OK so here's chapter 3! it will answer the big question you all are asking yourselves!
Their still not mine =(
Seven felt no different. I guess I thought it would feel emptier or colder or something, but it still mad me feel like I was safe and warm. His smell still lingered here even in his absence, it was like he had never left and was getting ready to fight some crime. There has to be some kind of feeling you get when someone you love dies! I mean I could sense when he was near and I could tell his emotions shouldn't I have felt when he died?
"I Don't believe it Tank, hes got to be alive. I would feel it if he wasn't," he'll probably think I'm crazy but I knew in my heart that he was still out there.
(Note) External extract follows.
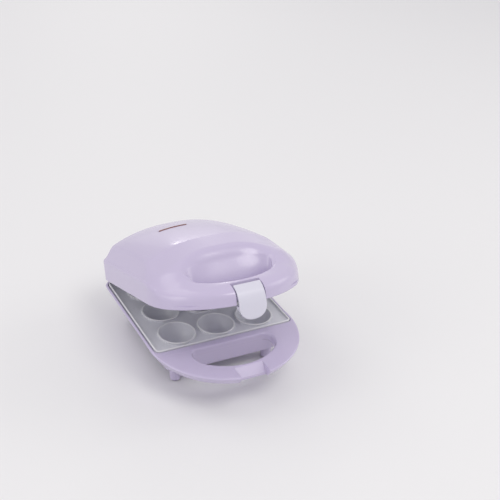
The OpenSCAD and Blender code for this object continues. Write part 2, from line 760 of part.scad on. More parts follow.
// Opening of the grip, with a finger scoop that is widest in the middle
module lid_opening() {
    translate([0, 0, lid_gap - 1]) linear_extrude(height = dome_h) opening(lid_opening_back);
    intersection() {
        translate([0, -handle_cy, lid_gap]) cylinder(h = dome_h, r = opening_r + 0.5, $fn = 120);
        translate([0, -scoop_y, scoop_z]) rotate([0, 90, 0]) rotate_extrude($fn = 96)
            polygon([[0, -50], [20, -50], [25, -45], [29, -38], [31.6, -30], [scoop_r - 0.7, -20],
                [scoop_r, -8],
                [scoop_r, 8], [scoop_r - 0.7, 20], [31.6, 30], [29, 38], [25, 45], [20, 50], [0, 50]]);
    }
}

module lid_shell() {
    color(lavender) on_lid() difference() {
        lid_block();
        difference() {
            lid_cavity();
            at_lid_screws() translate([0, 0, frame_lift + frame_t + 0.1]) cylinder(h = 40, r = 4.2);
        }
        lid_opening();
        translate([0, 0, lid_gap - 1]) linear_extrude(height = frame_lift + frame_t + 1.1 - lid_gap)
            difference() {
                outline(frame_slot);
                opening(lid_opening_back, wall_t);
            }
        translate([-latch_cut_half, -front_reach, 0])
            cube([2 * latch_cut_half, front_reach - latch_back, 40]);
        translate([0, -latch_pin_y, latch_pin_h]) x_rod(-latch_cut_half - 5, 2 * latch_cut_half + 10,
            latch_pin_d / 2 + 0.02);
        lens_block(0);
        for (s = [-1, 1]) translate([s * hinge_x - lug_w / 2 - 0.6, rear_y - 6, 0])
            cube([lug_w + 1.2, 8, 12.5]);
        translate([sleeve_x - sleeve_d / 2 - 1, rear_y - 6, 0]) cube([sleeve_d + 2, 8, hinge_h + 14]);
        at_lid_screws() cylinder(h = 12.3, r = screw_r + 0.1);
        at_tongues() translate([-4.8, 0, -seat_clear]) cube([9.6, 2.4, 1.6 + 2 * seat_clear]);
    }
}

module at_lid_screws() {
    for (a = [-60, -30, 30, 60]) translate([0, -handle_cy, 0]) rotate([0, 0, a - 90])
        translate([half_w - bar_w / 2 - 1.5, 0, 0]) children();
}

// Places of the two tongues that hold the rear of the frame in the rear wall
module at_tongues() {
    for (s = [-1, 1]) translate([s * half_pitch, rear_y - wall_t - 1.3, 12]) children();
}

module at_lens() {
    translate([lens_x, lens_y, dome(lens_x, lens_y)]) children();
}

module lens_block(clear) {
    at_lens() translate([-lens_l / 2 + clear, -lens_w / 2 + clear, -14])
        cube([lens_l - 2 * clear, lens_w - 2 * clear, 14.4]);
}

module indicator_lens() {
    color("#8a3f3a") on_lid() lens_block(seat_clear);
}

// Holder that is pressed onto the foot of the window and carries the two lamps
module lamp_holder() {
    color(pale) on_lid() at_lens() difference() {
        translate([-lens_l / 2 - 3, -lamp_case_w / 2, -lamp_foot])
            cube([lens_l + 6, lamp_case_w, lamp_case_h]);
        translate([-lens_l / 2, -lamp_bore / 2, -lamp_foot + 1.5]) cube([lens_l, lamp_bore, lamp_bore]);
        translate([-lens_l / 2, -lens_w / 2, lamp_case_h - lamp_foot - 3.5]) cube([lens_l, lens_w, 5]);
        for (s = [-1, 1]) translate([s * (lamp_half + 1), 0, -lamp_foot - 1]) cylinder(h = 4, r = 1);
    }
}

module neon_lamps() {
    color("#d98a5a") on_lid() at_lens()
        for (s = [-1, 1]) translate([s * lamp_half, 0, -lamp_foot + 4]) {
            x_rod(-5, 10, 2.4);
            x_rod(4, 2.2, 1);
        }
}

module lid_frame() {
    z0 = frame_lift;
    color(lavender) on_lid() difference() {
        union() {
            translate([0, 0, z0]) linear_extrude(height = frame_t) difference() {
                outline(frame_slot + frame_clear);
                plate_plan(plate_clear);
                opening(lid_opening_back, wall_t + frame_clear);
                translate([-latch_cut_half - 0.4, -front_reach])
                    square([2 * latch_cut_half + 0.8, front_reach - latch_back + 1.5]);
            }
            for (s = [-1, 1]) {
                frame_post(s, -tub_front + 1.6, -plate_front - plate_clear - 0.3, -boss_y_front + 5.5);
                frame_post(s, plate_rear + plate_clear + 0.3, rear_y - wall_t - 1.2, boss_y_rear - 5.5);
                translate([s * hinge_x, 0, 0])
                    eye(lug_w, 6, [[hinge_y - 2, hinge_h + 5.5], [hinge_y, hinge_h - 6],
                    [rear_y - 3, frame_lift], [rear_y - 7, frame_lift], [rear_y - 7, hinge_h + 5.5]]);
            }
            at_tongues() translate([-4.5, -1, 0]) cube([9, 3.2, 1.6]);
        }
        for (s = [-1, 1]) translate([0, hinge_y, hinge_h])
            x_rod(s * hinge_x - 10, 20, hinge_pin_d / 2 + pin_clear);
        at_bosses() translate([0, 0, 10]) cylinder(h = 20, r = screw_r + 0.4);
        at_lid_screws() translate([0, 0, 0]) cylinder(h = 10, r = screw_r + 0.3);
        at_lid_screws() translate([0, 0, z0 - 1]) cylinder(h = 1.9, r = head_r + 0.2);
    }
}

// Post beside the plate with a shelf over the plate's boss
module frame_post(s, y0, y1, y2) {
    w = 13;
    x = s * half_pitch - w / 2;
    translate([x, y0, frame_lift]) cube([w, y1 - y0, lid_boss_h + shelf_t - frame_lift]);
    translate([x, min(y0, y2), lid_boss_h]) cube([w, max(y1, y2) - min(y0, y2), shelf_t]);
}

module lid_screws() {
    color(steel) on_lid() at_lid_screws() translate([0, 0, frame_lift + 0.85])
        screw(screw_r, head_r, 0.8, 8.5);
}

// The upper plate and what is fixed to it are the lower ones turned over
module turned() {
    on_lid() translate([0, 0, plate_stand + plate_gap]) mirror([0, 0, 1]) children();
}

module upper_plate() {
    color(coat) turned() cooking_plate();
}

module upper_heater() {
    color(steel) turned() heater();
}

module upper_clamps() {
    color(steel) turned() clamps();
}

module upper_clamp_screws() {
    color(steel) turned() clamp_screws();
}

module upper_plate_screws() {
    color(steel) turned() plate_screws();
}

module upper_shield() {
    color(steel) turned() shield();
}

module thermostat() {
    color(black) turned() {
        sensor_flange(thermostat_r, thermostat_h);
        at_sensor() for (s = [-1, 1])
            translate([s * (thermostat_r - 4) - 2.4, -0.4,
                -ring_h - plate_t - 2 - seat_clear - thermostat_h - blade_h])
                cube([4.8, 0.8, blade_h + 0.2]);
    }
}

module thermostat_screws() {
    color(steel) turned() at_sensor() for (s = [-1, 1])
        translate([s * sensor_half, 0, -ring_h - plate_t - 2 - seat_clear - 1.05]) screw(1, 2.2, 1.4, 4);
}

// Side view of the latch: a plate that follows the grip, with a hook turned in at the foot
module latch_profile() {
    f = lid_reach;
    g = ramp_front;
    foot = -latch_drop;
    outer = [for (d = [8:-2:0]) [-f + d - 0.2, grip_edge(d) + 0.25]];
    inner = [for (d = [2:2:8]) [-f + d + latch_t * 0.85 - 0.25 * d / 8,
        grip_edge(d) - latch_t * (0.2 + 0.08 * d)]];
    polygon(concat(outer, [[-f - 0.4, grip_face_h - 1.5], [-g - 1 - latch_t + 0.7, 0],
        [-g - 1 - latch_t, -6],
        [-g - 1 - latch_t, foot + 3], [-g - latch_t, foot + 0.8], [-g - latch_t + 2, foot],
        [-g + 3.4, foot], [-g + 4.2, foot + 0.8], [-g + 4.2, foot + 3.3], [-g + 3, foot + 3.3],
        [-g + 2.2, foot + 2.3], [-g - 0.2, foot + 2.3], [-g - 1, foot + 3.4], [-g - 1, -6],
        [-g - 0.3, 0], [-f + latch_t * 0.85, grip_face_h - 2]], inner));
    translate([-latch_pin_y, latch_pin_h]) circle(r = latch_pin_d / 2 + 1.7);
}

module latch() {
    w = latch_w / 2;
    r = w - 1.5;
    color(pale) on_lid() difference() {
        intersection() {
            rotate([90, 0, 90]) translate([0, 0, -w]) linear_extrude(height = latch_w) latch_profile();
            translate([0, -lid_reach + 30, 0]) rotate([90, 0, 0]) linear_extrude(height = 60) {
                translate([-w, -latch_drop + r]) square([2 * w, 60]);
                translate([-w + r, -latch_drop - 1]) square([2 * (w - r), 60]);
                for (s = [-1, 1]) translate([s * (w - r), -latch_drop + r]) circle(r = r);
            }
        }
        translate([0, -latch_pin_y, latch_pin_h]) x_rod(-30, 60, latch_pin_d / 2 + pin_clear);
    }
}

module latch_pin() {
    color(steel) on_lid() translate([0, -latch_pin_y, latch_pin_h])
        x_rod(-latch_cut_half - 4.5, 2 * latch_cut_half + 9, latch_pin_d / 2);
}

base_shell();
bottom_cover();
foot_pads();
cover_screws();
lower_plate();
lower_plate_screws();
lower_heater();
lower_clamps();
lower_clamp_screws();
lower_shield();
thermal_fuse();
fuse_clip();
fuse_screws();
terminal_block();
cord_bush();
hinge_pins();
base_sleeve();
lid_shell();
lid_frame();
lid_screws();
upper_plate();
upper_plate_screws();
upper_heater();
upper_clamps();
upper_clamp_screws();
upper_shield();
thermostat();
thermostat_screws();
indicator_lens();
lamp_holder();
neon_lamps();
lid_sleeve();
latch();
latch_pin();
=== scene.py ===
# %% [markdown]
# # A cake pop maker
#
# The CAD model already has every piece at its true size. This lesson dresses it: the plastic mouldings get
# their soft edges, the plates their coating, and small repeated pieces are grown by Geometry Nodes.
# Every length below is in millimetres until a mesh is made, because that is how a mould is drawn.

import json
import math
import time
from itertools import combinations

import bpy
import numpy as np
from mathutils import Euler, Matrix, Vector


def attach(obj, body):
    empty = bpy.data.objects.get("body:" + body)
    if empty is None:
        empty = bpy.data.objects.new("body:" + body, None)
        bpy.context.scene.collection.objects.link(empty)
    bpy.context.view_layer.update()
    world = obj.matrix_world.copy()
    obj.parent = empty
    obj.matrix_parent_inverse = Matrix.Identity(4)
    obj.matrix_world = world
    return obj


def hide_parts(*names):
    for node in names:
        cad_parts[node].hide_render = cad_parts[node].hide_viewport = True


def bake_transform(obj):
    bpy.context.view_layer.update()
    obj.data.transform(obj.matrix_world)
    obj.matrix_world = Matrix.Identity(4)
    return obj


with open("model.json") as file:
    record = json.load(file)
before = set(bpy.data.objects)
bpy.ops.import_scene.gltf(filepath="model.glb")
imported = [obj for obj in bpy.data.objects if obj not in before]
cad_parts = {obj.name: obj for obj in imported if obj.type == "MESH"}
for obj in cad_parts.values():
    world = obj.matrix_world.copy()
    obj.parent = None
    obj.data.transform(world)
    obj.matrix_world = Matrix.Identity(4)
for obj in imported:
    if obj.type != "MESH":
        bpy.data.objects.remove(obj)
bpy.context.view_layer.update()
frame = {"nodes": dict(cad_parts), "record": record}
started = time.time()

# %% [markdown]
# ## Two ways to hold the lid
#
# Mouldings are drawn about the middle well with the lid shut: x across, y towards the hinge, z up from the
# rim of the base. The base is only shifted into the model's frame. The lid is also turned about the hinge,
# because it stands ajar. Keeping both as 4 x 4 matrices lets one formula describe a piece once, in the
# position where its numbers are simple.

# %% From the drawing to the model
MM = 0.001
RIM_Z = 43.0
SHIFT_Y = 22.15
HINGE_Y = 86.0
HINGE_Z = 4.0
AJAR = math.radians(19)
LID_FRONT_Y = -128.5
LID_EDGE_Z = 0.8

base_place = Matrix.Translation((0, SHIFT_Y * MM, RIM_Z * MM)) @ Matrix.Scale(MM, 4)
lid_place = (
    base_place
    @ Matrix.Translation((0, HINGE_Y, HINGE_Z))
    @ Matrix.Rotation(-AJAR, 4, "X")
    @ Matrix.Translation((0, -HINGE_Y, -HINGE_Z))
)
front_edge = lid_place @ Vector((0, LID_FRONT_Y, LID_EDGE_Z))
print("lid's front edge stands", round(front_edge.z / MM, 1), "mm above the table")

# %% [markdown]
# ## Rounding without a bevel tool
#
# A moulded part has a small radius on every edge, since plastic doesn't fill a sharp corner. Bevels on a
# mesh full of cuts break easily. Here a solid is instead a field: a function that is negative inside the
# plastic and positive outside. Two fields meet in a rounded corner with one line of algebra, however
# complicated the two surfaces are. The mesh is only made at the end, where the field is zero.

# %% Rounded corners, joins and cuts
def rounded_corner(a, b, radius):
    """Where both fields are negative, with the outside corner rounded."""
    over = np.hypot(np.maximum(a + radius, 0), np.maximum(b + radius, 0))
    return np.minimum(-radius, np.maximum(a, b)) + over


def rounded_join(a, b, radius):
    """Where either field is negative, with the inside corner filled to a radius."""
    return -rounded_corner(-a, -b, radius)


def rounded_cut(a, b, radius):
    """Field a with b taken away, and the lip of the cut rounded."""
    return rounded_corner(a, -b, radius)


shaved = rounded_corner(-0.5, -0.5, radius=2)
print(f"0.5 mm inside two walls, a corner of radius 2 mm has already ended by {shaved:.2f} mm")

# %% [markdown]
# ## Three more shapes to draw with
#
# A soft step from 0 to 1 lets one form pass into another. A rounded rectangle is the plan of the plate, the
# opening and the window. The distance from a straight line gives arms, and side views made of short lines.

# %% A soft step, a rounded rectangle and a line
def ease(t):
    c = np.clip(t, 0, 1)
    return c * c * (3 - 2 * c)


def rounded_box_2d(x, y, x_half, y_low, y_high, corner):
    """Distance from a rounded rectangle, negative inside it."""
    qx = np.abs(x) - (x_half - corner)
    qy = np.abs(y - (y_low + y_high) / 2) - ((y_high - y_low) / 2 - corner)
    return np.hypot(np.maximum(qx, 0), np.maximum(qy, 0)) + np.minimum(np.maximum(qx, qy), 0) - corner


def from_line(x, y, a, b):
    """Distance from the straight line between two points."""
    ex, ey = b[0] - a[0], b[1] - a[1]
    t = np.clip(((x - a[0]) * ex + (y - a[1]) * ey) / (ex * ex + ey * ey), 0, 1)
    return np.hypot(x - a[0] - t * ex, y - a[1] - t * ey)


print("a quarter of the way, the soft step has reached", ease(0.25))

# %% [markdown]
# ## Points that lie on the surface
#
# A mesh made on a grid is only nearly right. The field says how far off each point is, and its slope says
# in which direction, so a few short steps put every point on the true surface.

# %% Slope of a field, and points that settle on it
def slope_of(field, points, step=0.02):
    """The field's gradient, measured a little way to each side."""
    gradient = np.empty_like(points)
    for axis in range(3):
        ahead, behind = points.copy(), points.copy()
        ahead[:, axis] += step
        behind[:, axis] -= step
        gradient[:, axis] = (field(*ahead.T) - field(*behind.T)) / (2 * step)
    return gradient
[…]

"Stephanie," I tried to cut in but he stopped me, "There are things that we don't want to happen but have to accept, things we don't want to know but have to learn, and people we can't live without but have to let go. He'd want you to let him go." I could tell by his face that he really believed that, but I couldn't bring myself to. Ranger deserved to be fought for, he earned that!
"If it were anyone else Tank, I might believe that. I cant with Ranger I just cant. He's different, I can't just believe that he slipped out of this world with a whisper, I need a bang to prove it. And damn I'm gonna find my bang!"
"OK, just tell me what you need, I help in any way I can," this was why I loved Tank he was loyal smart and even if he didn't agree with me, he would stand by me.
Unknown POV
The crash of my mens boots against the floor mixed with the screams of our enemies filled the air, making it seem much smaller then it is. Dead bodies were strune about the floor, ranging from days to week to even months, the men were slowly picked off like ants there corpses destined to lay there until fully decomposed back into the earth. Left for the men to see, to make it known that this was where they were going to meet there maker. I ran from man to man each one telling me the same thing, deceased, another casualty of a war that has no end, another family to call. The last I found was a large man, just from his looks now I could see he must have been a formidable opponent. When I knelt down to check his pulse I found myself praying to god that he would survive, that there would be at least one man to take home to his family. His pulse was faint we hadn't much time.
"I need a stretcher over hear ASAP!" My medic hurried him on and loaded the man in our trucks, only then did
I notice that the fighting was over, there were none left. My troop took no casualties but I knew this memory would stay with them long past there fighting years. I felt old.
"Babe," the sound was faint and rasping but It clearly came from the survivor, hope surged through me. He would be OK, he had to be.